— START DATA SEGMENT —

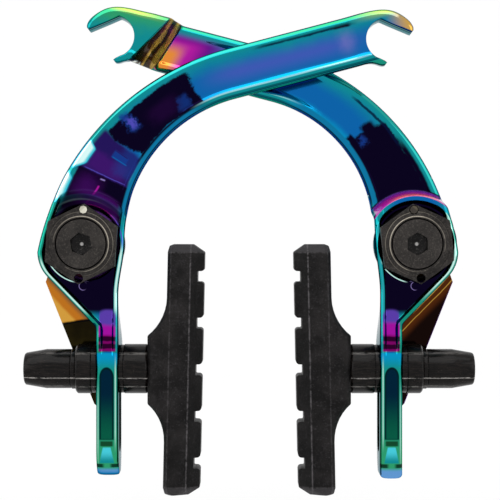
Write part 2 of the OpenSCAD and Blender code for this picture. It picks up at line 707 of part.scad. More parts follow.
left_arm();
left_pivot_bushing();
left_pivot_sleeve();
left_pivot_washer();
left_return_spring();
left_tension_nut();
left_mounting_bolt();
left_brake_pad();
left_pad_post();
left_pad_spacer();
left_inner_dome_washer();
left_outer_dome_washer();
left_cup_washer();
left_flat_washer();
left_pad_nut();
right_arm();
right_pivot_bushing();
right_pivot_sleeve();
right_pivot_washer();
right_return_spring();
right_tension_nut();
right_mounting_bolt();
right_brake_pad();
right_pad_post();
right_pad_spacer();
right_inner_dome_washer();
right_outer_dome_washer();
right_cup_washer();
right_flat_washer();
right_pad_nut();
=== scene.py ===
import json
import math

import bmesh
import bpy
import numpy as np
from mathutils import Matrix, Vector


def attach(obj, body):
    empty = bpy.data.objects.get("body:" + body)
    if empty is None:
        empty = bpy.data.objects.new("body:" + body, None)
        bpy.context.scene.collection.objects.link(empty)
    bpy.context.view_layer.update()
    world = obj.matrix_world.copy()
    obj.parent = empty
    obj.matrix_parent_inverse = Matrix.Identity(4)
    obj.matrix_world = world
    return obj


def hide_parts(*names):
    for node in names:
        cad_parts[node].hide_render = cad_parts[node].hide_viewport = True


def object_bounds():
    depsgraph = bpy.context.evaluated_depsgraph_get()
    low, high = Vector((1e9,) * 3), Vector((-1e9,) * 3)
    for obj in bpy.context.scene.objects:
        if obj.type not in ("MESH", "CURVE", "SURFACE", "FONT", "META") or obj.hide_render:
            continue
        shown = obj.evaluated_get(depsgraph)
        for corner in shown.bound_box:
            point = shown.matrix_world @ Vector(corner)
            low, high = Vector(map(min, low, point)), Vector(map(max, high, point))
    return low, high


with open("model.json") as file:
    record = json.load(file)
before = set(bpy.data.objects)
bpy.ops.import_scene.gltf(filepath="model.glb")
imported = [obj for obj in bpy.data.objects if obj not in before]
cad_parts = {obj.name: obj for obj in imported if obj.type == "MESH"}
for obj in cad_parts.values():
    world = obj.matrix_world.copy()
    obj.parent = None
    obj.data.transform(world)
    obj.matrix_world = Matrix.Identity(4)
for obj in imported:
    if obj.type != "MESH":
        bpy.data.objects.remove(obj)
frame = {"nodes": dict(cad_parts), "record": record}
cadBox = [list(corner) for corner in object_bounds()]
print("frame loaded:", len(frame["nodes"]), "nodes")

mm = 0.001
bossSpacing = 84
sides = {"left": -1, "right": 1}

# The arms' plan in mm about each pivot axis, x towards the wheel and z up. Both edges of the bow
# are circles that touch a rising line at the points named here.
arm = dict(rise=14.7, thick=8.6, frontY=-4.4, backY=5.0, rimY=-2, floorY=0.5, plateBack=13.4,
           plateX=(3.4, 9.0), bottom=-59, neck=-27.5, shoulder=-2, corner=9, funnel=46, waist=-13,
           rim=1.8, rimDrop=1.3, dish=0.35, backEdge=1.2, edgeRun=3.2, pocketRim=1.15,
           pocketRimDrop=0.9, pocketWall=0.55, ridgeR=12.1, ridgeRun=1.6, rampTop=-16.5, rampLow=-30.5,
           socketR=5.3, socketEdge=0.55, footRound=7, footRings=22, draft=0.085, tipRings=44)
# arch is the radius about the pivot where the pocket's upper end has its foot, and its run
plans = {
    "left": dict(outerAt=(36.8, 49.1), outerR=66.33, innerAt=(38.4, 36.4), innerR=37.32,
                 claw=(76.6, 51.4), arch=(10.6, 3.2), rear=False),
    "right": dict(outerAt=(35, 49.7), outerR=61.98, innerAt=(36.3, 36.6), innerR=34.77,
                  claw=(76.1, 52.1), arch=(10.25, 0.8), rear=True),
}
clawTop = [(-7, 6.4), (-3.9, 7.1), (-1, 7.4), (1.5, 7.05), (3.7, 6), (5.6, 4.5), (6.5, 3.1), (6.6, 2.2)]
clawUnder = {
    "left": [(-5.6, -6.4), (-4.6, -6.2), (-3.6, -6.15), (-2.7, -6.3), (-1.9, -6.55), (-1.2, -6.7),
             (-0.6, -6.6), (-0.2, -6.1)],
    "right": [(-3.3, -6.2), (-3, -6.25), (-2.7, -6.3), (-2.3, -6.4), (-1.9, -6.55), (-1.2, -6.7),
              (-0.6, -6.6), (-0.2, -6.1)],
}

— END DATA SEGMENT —

» **INSTRUCTION**:
From the line with "left_pad_spacer();" through the line with "for node in", repeat every line exactly, both ends included, and nothing outside that range.

» **ANSWER TO THE PROBLEM**:
left_pad_spacer();
left_inner_dome_washer();
left_outer_dome_washer();
left_cup_washer();
left_flat_washer();
left_pad_nut();
right_arm();
right_pivot_bushing();
right_pivot_sleeve();
right_pivot_washer();
right_return_spring();
right_tension_nut();
right_mounting_bolt();
right_brake_pad();
right_pad_post();
right_pad_spacer();
right_inner_dome_washer();
right_outer_dome_washer();
right_cup_washer();
right_flat_washer();
right_pad_nut();
=== scene.py ===
import json
import math

import bmesh
import bpy
import numpy as np
from mathutils import Matrix, Vector


def attach(obj, body):
    empty = bpy.data.objects.get("body:" + body)
    if empty is None:
        empty = bpy.data.objects.new("body:" + body, None)
        bpy.context.scene.collection.objects.link(empty)
    bpy.context.view_layer.update()
    world = obj.matrix_world.copy()
    obj.parent = empty
    obj.matrix_parent_inverse = Matrix.Identity(4)
    obj.matrix_world = world
    return obj


def hide_parts(*names):
    for node in names:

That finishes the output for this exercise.